When you use Visa/MC at a vendor, they get dinged around 2-3% plus 35 cents flat-rate. So when you ask them to charge 77 cents to the card, you're essentially asking they give half of it to Visa/MC. Which is unfair. A charity won't turn it down, but it's wasted. So how do you solve this problem?

Use the card at places where that's not a problem

If you see a small merchant using Square or PayPal Here, their merchant agreements charge a flat rate (2.75% and 2.70% respectively) with no flat rate per transaction. If you see they are on PayPal/Square, go for it.

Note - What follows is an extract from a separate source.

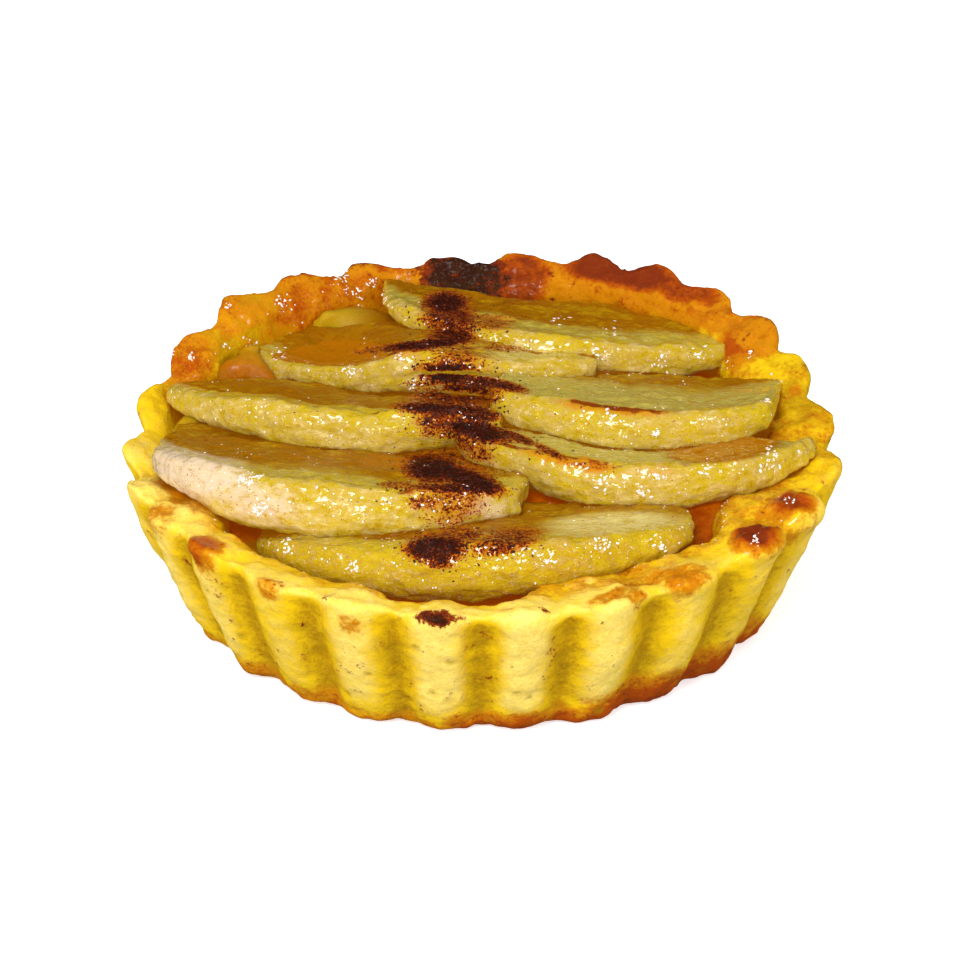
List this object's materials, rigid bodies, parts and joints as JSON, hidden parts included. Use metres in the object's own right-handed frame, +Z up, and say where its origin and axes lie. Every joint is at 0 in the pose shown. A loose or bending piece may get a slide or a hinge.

Obviously PayPal itself doesn't have that problem, because they have a really, really good deal with Visa and Mastercard. So feel free to buy yourself credit on your PayPal account with these residual values. Amazon probably has a similar deal.

Change spending strategy

You are getting these small amounts because you aim to pay a $22.69 bill with a card that has $25 on it. Reasonable, but it causes this.

Flip it around: pay a $22.69 bill with a card that has $20 on it, consume the $20 value, and pay the $2.69 in cash.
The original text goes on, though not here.